==== Dataset rows

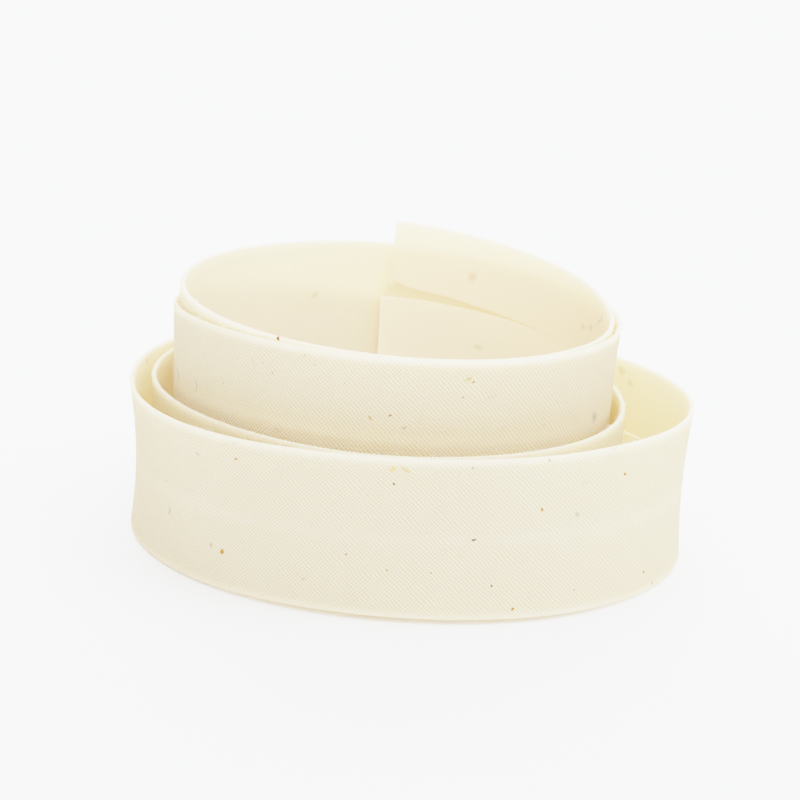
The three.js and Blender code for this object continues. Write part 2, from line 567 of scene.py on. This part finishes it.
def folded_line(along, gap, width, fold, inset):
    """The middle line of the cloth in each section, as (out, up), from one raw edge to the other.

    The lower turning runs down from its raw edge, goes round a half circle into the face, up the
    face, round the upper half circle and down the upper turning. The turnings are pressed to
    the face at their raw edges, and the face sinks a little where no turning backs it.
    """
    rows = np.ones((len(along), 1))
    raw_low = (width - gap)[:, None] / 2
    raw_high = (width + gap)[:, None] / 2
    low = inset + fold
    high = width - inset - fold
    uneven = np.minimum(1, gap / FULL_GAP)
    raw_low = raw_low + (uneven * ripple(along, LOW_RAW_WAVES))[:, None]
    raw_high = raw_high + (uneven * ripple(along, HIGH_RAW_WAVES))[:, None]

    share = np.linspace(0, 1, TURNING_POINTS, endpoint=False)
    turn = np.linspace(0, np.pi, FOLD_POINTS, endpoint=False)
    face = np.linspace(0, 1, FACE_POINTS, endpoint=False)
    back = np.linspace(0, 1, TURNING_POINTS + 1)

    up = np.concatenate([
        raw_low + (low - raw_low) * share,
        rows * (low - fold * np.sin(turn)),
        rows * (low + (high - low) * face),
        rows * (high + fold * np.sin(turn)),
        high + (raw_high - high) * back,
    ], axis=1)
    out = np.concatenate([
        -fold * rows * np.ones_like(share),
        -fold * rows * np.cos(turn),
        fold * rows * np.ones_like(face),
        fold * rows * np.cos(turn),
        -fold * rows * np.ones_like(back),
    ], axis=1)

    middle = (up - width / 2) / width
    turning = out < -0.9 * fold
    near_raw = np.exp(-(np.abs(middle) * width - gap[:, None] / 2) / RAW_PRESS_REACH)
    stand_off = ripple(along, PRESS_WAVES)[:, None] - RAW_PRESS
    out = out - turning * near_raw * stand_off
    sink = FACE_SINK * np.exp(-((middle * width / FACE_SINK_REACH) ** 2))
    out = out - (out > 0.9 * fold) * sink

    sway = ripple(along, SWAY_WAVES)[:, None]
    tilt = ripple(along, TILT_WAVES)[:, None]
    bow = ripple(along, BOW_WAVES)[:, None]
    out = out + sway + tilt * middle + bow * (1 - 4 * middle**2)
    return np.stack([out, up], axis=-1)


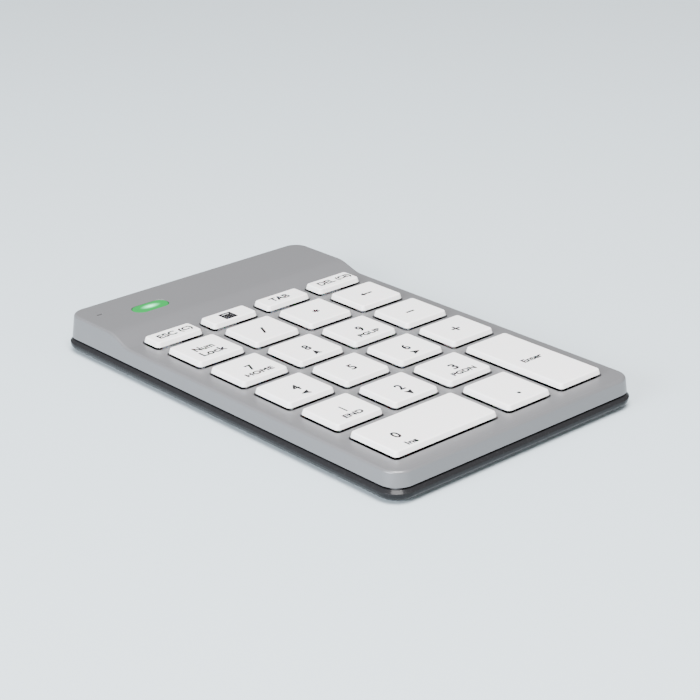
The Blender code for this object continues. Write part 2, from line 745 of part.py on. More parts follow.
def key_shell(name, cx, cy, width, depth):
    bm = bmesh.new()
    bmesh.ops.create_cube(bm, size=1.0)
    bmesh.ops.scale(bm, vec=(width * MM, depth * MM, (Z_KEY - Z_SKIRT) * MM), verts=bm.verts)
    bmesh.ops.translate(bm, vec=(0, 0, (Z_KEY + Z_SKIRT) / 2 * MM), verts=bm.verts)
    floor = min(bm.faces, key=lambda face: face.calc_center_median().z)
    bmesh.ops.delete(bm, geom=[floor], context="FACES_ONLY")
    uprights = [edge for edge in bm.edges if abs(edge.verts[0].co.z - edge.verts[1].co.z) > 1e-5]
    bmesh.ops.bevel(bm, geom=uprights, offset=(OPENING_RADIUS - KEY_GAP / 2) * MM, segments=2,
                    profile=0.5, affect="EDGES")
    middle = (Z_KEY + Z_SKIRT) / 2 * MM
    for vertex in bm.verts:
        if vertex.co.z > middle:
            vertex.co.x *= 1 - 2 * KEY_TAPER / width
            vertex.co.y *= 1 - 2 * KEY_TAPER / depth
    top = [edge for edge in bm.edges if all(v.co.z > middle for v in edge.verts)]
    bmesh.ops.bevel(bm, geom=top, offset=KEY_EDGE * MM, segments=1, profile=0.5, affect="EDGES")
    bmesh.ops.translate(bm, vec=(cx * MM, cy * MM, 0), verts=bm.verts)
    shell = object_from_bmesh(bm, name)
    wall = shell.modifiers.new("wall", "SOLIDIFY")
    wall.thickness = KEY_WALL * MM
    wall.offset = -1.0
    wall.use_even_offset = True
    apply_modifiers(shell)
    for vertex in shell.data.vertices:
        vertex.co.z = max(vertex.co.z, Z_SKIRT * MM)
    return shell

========

### [Task to carry out]
Each record above must be given again exactly.

### [Response for this exercise]
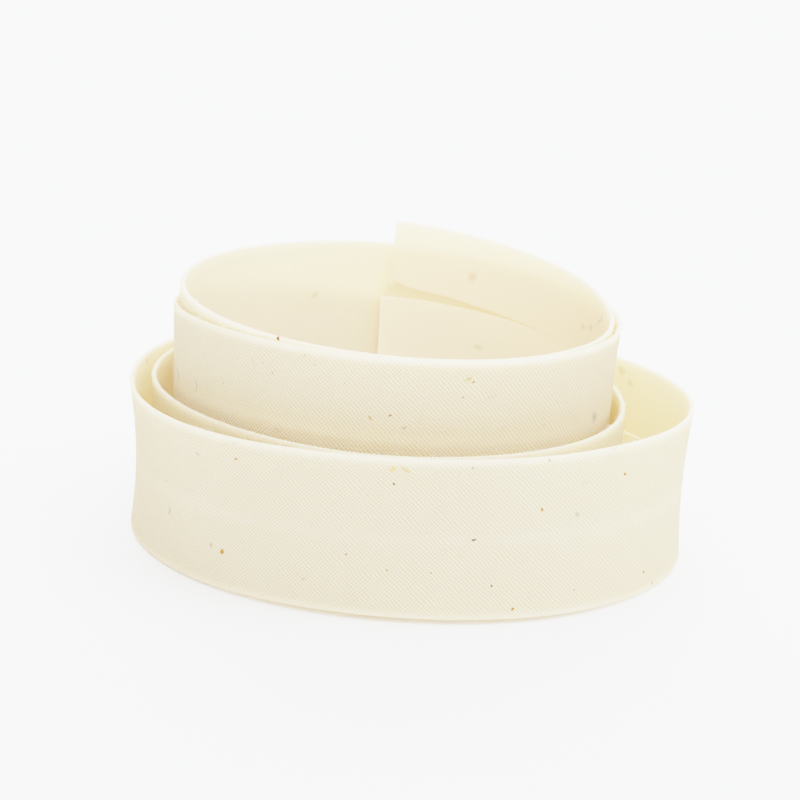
The three.js and Blender code for this object continues. Write part 2, from line 567 of scene.py on. This part finishes it.
def folded_line(along, gap, width, fold, inset):
    """The middle line of the cloth in each section, as (out, up), from one raw edge to the other.

    The lower turning runs down from its raw edge, goes round a half circle into the face, up the
    face, round the upper half circle and down the upper turning. The turnings are pressed to
    the face at their raw edges, and the face sinks a little where no turning backs it.
    """
    rows = np.ones((len(along), 1))
    raw_low = (width - gap)[:, None] / 2
    raw_high = (width + gap)[:, None] / 2
    low = inset + fold
    high = width - inset - fold
    uneven = np.minimum(1, gap / FULL_GAP)
    raw_low = raw_low + (uneven * ripple(along, LOW_RAW_WAVES))[:, None]
    raw_high = raw_high + (uneven * ripple(along, HIGH_RAW_WAVES))[:, None]

    share = np.linspace(0, 1, TURNING_POINTS, endpoint=False)
    turn = np.linspace(0, np.pi, FOLD_POINTS, endpoint=False)
    face = np.linspace(0, 1, FACE_POINTS, endpoint=False)
    back = np.linspace(0, 1, TURNING_POINTS + 1)

    up = np.concatenate([
        raw_low + (low - raw_low) * share,
        rows * (low - fold * np.sin(turn)),
        rows * (low + (high - low) * face),
        rows * (high + fold * np.sin(turn)),
        high + (raw_high - high) * back,
    ], axis=1)
    out = np.concatenate([
        -fold * rows * np.ones_like(share),
        -fold * rows * np.cos(turn),
        fold * rows * np.ones_like(face),
        fold * rows * np.cos(turn),
        -fold * rows * np.ones_like(back),
    ], axis=1)

    middle = (up - width / 2) / width
    turning = out < -0.9 * fold
    near_raw = np.exp(-(np.abs(middle) * width - gap[:, None] / 2) / RAW_PRESS_REACH)
    stand_off = ripple(along, PRESS_WAVES)[:, None] - RAW_PRESS
    out = out - turning * near_raw * stand_off
    sink = FACE_SINK * np.exp(-((middle * width / FACE_SINK_REACH) ** 2))
    out = out - (out > 0.9 * fold) * sink

    sway = ripple(along, SWAY_WAVES)[:, None]
    tilt = ripple(along, TILT_WAVES)[:, None]
    bow = ripple(along, BOW_WAVES)[:, None]
    out = out + sway + tilt * middle + bow * (1 - 4 * middle**2)
    return np.stack([out, up], axis=-1)


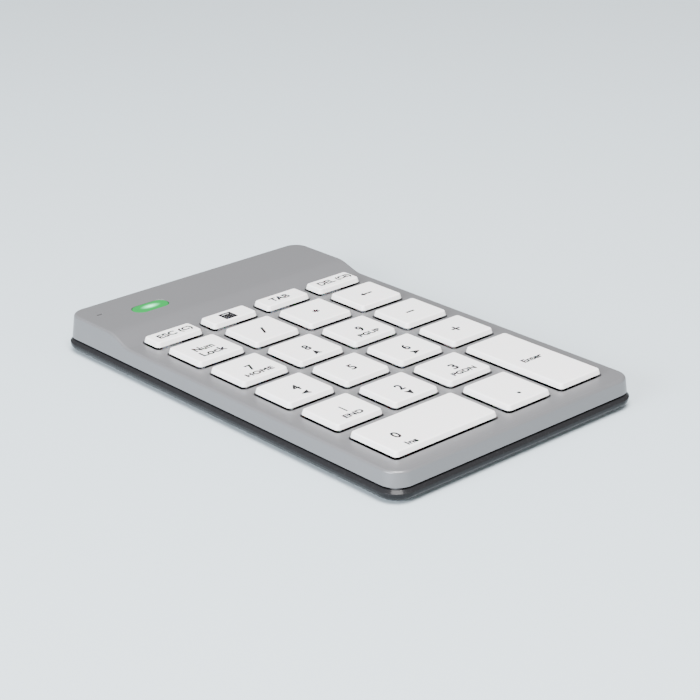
The Blender code for this object continues. Write part 2, from line 745 of part.py on. More parts follow.
def key_shell(name, cx, cy, width, depth):
    bm = bmesh.new()
    bmesh.ops.create_cube(bm, size=1.0)
    bmesh.ops.scale(bm, vec=(width * MM, depth * MM, (Z_KEY - Z_SKIRT) * MM), verts=bm.verts)
    bmesh.ops.translate(bm, vec=(0, 0, (Z_KEY + Z_SKIRT) / 2 * MM), verts=bm.verts)
    floor = min(bm.faces, key=lambda face: face.calc_center_median().z)
    bmesh.ops.delete(bm, geom=[floor], context="FACES_ONLY")
    uprights = [edge for edge in bm.edges if abs(edge.verts[0].co.z - edge.verts[1].co.z) > 1e-5]
    bmesh.ops.bevel(bm, geom=uprights, offset=(OPENING_RADIUS - KEY_GAP / 2) * MM, segments=2,
                    profile=0.5, affect="EDGES")
    middle = (Z_KEY + Z_SKIRT) / 2 * MM
    for vertex in bm.verts:
        if vertex.co.z > middle:
            vertex.co.x *= 1 - 2 * KEY_TAPER / width
            vertex.co.y *= 1 - 2 * KEY_TAPER / depth
    top = [edge for edge in bm.edges if all(v.co.z > middle for v in edge.verts)]
    bmesh.ops.bevel(bm, geom=top, offset=KEY_EDGE * MM, segments=1, profile=0.5, affect="EDGES")
    bmesh.ops.translate(bm, vec=(cx * MM, cy * MM, 0), verts=bm.verts)
    shell = object_from_bmesh(bm, name)
    wall = shell.modifiers.new("wall", "SOLIDIFY")
    wall.thickness = KEY_WALL * MM
    wall.offset = -1.0
    wall.use_even_offset = True
    apply_modifiers(shell)
    for vertex in shell.data.vertices:
        vertex.co.z = max(vertex.co.z, Z_SKIRT * MM)
    return shell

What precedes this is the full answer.